Ailelere bile baskı yapıldı
DERİTEKS Genel Merkez Eğitim ve Örgütlenme Sekreteri Veysel Arslan, BirGün’e yaptığı açıklamada, yaşananları şu sözlerle anlattı: “Gündüz Nakış’ta yaklaşık 15 ay önce örgütlenme faaliyetlerine başladık. Orada zaten çok ciddi sıkıntılarımız vardı. Aralıkta sendika çalışması yürüttüğümüz ortaya çıktı. Gündüz Nakış patronu düşmanca tavırlar takındı. Birçok arkadaşımızın aile yaşantılarına karışacak kadar çok müdahale ettiler. Mesela aile büyükleri, aşiret büyükleri aranarak DERİTEKS’in ‘terörist’ bir sendika olduğu söylendi. Arkadaşlarımız akrabalarının bile işten çıkarılacağı tedidiyle karşılaştı. Kadın işçilere sendika toplantıları kastedilerek ‘namus’ göndermesi yapıldı. Kadın arkadaşlarımızı ‘sizi ailelerinize söyleyeceğiz’ diyerek tehdit ettiler, hatta bazılarının ailelerini aradılar.”

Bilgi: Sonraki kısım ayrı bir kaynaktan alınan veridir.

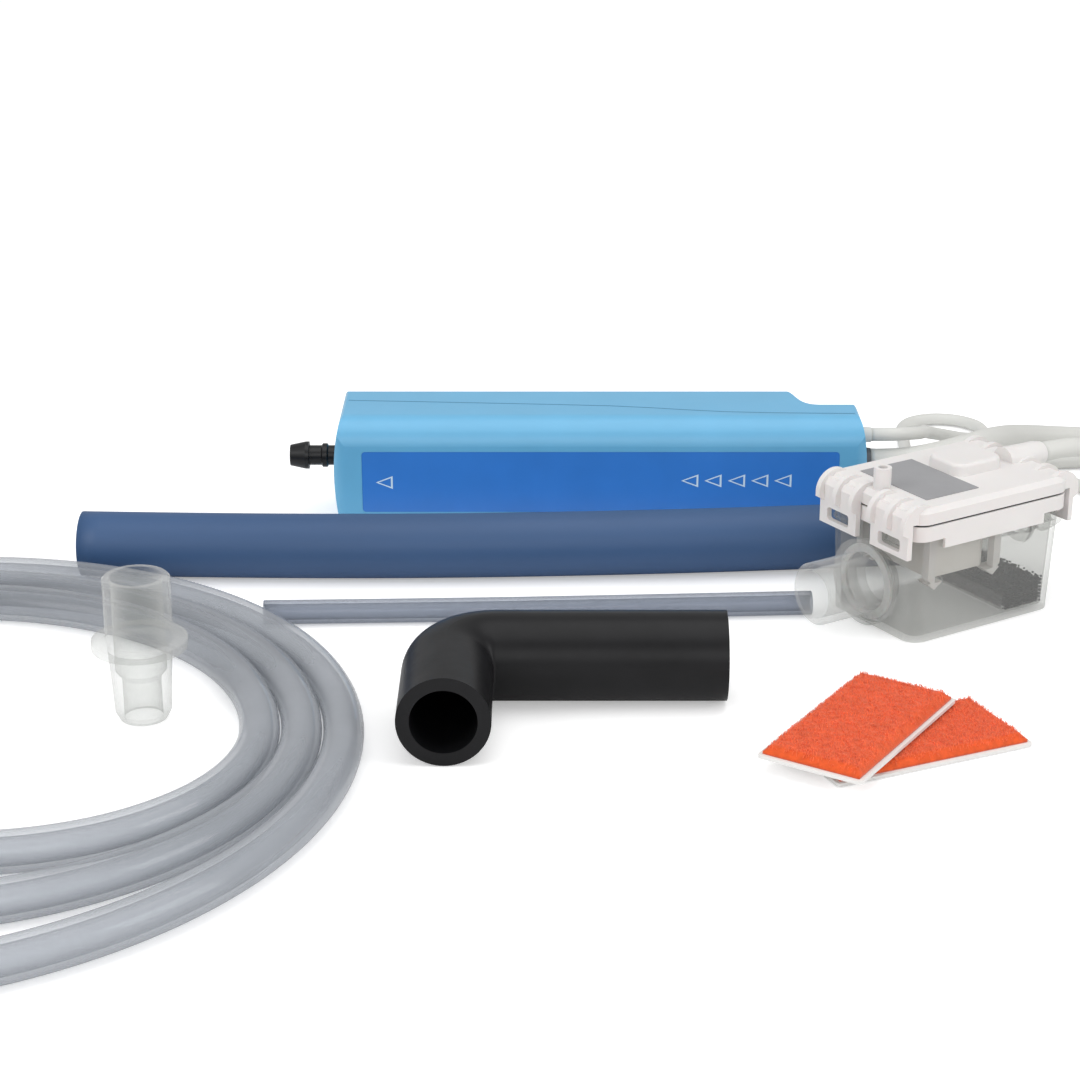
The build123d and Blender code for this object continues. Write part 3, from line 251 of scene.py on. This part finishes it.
node_looks = {
    body_blue: ["front_shell", "rear_shell"],
    label_blue: ["front_label"],
    barb_black: ["outlet_fitting", "inlet_fitting", "inlet_barb", "outlet_valve_seat"],
    seal_rubber: ["outlet_valve", "outlet_o_ring", "inlet_o_ring", "yoke_pads", "lid_seal"],
    seal_clear: ["spigot_seal"],
    plated_steel: ["shell_screws", "core_tube", "yoke", "piston"],
    spring_steel: ["outlet_valve_spring", "return_spring", "buffer_spring"],
    bobbin_nylon: ["solenoid_bobbin", "thermal_cutout"],
    copper: ["coil_winding"],
    silicone: ["inlet_tube"],
    board_green: ["control_board", "sensor_board"],
    gland_grey: ["mains_gland", "sensor_gland", "hall_sensor"],
    lead_white: ["alarm_gland", "mains_lead", "mains_coil", "sensor_lead", "sensor_coil",
                 "sensor_lead_end", "alarm_lead", "alarm_coil"],
    tank_clear: ["tank", "tank_outlet"],
    spigot_clear: ["inlet_spigot", "spare_spigot"],
    foam_black: ["filter_foam"],
    lid_white: ["lid_frame", "lid_cover", "lead_grommet"],
    label_grey: ["lid_label"],
    float_white: ["float_body"],
    ferrite: ["float_magnet"],
    hose_blue: ["drain_hose"],
    vinyl_clear: ["discharge_tube"],
    thin_clear: ["breather_tube"],
    elbow_black: ["elbow_hose"],
    backing_white: ["lower_backing", "upper_backing"],
    pad_orange: ["lower_pad", "upper_pad"],
    core_brown: ["mains_cores", "alarm_cores"],
}
for look, names in node_looks.items():
    for name in names:
        mesh = nodes[name].data
        mesh.materials.clear()
        mesh.materials.append(look)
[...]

Tuvalete taş, kumaş tıkıldı
Ardından 43 üyelerinin işten atıldığını, diğerlerine yönelik baskıların ise işkence boyutuna ulaştığını söyleyen Arslan, “Mesela fotoğrafta gördüğünüz Mehmet Benli temizlik görevlisi. 12 saat çalışıyordu. 12 saat çalışmasının zeminini oluşturabilmek için de temizlik görevlisi olmasına rağmen idari kadroda ismi kayıtlıydı. Ve mesai ücreti almıyordu. Bir keresinde işverene yakın birileri musluğu bilerek açık bırakarak fabrikayı su basması için uğraştı. Suçu Mehmet’e yüklediler ki işten çıkarılsın ama durum erken fark edildi. Hemen bir gün sonra tuvaletin içine taş, kumaş artıkları konuldu ve Mehmet’e ‘elinle temizle’ dendi. Bir başka arkadaş olayı görüp görüntü almış. Bunun gibi birçok akıl almaz yönteme başvurdular” diye konuştu.
İş bulmaları engelleniyor
Tüm bunlara rağmen işçilerin sendikadan istifa etmediğini belirten Arslan, “Maaşlarının 12 katı kadar verilen rüşvet tekliflerini de kabul etmediler. En sonunda işten atıldılar. Fabrika ise resmi olarak 24 Nisan’da kapatıldı. Ama sendikalı olmayan işçilerle gizlice üretim yapıldığını biliyoruz. Sendikalı işçilerin ise isimleri diğer fabrikalara verildi. O fabrikalar, ‘Biz Gündüz Nakış’tan çıkan işçileri almıyoruz’ gibi söylemlerde bulundu. İşten atılan arkadaşlarımızdan Van’da iş bulabilen olmadı, hepsi işsiz” ifadelerini kullandı.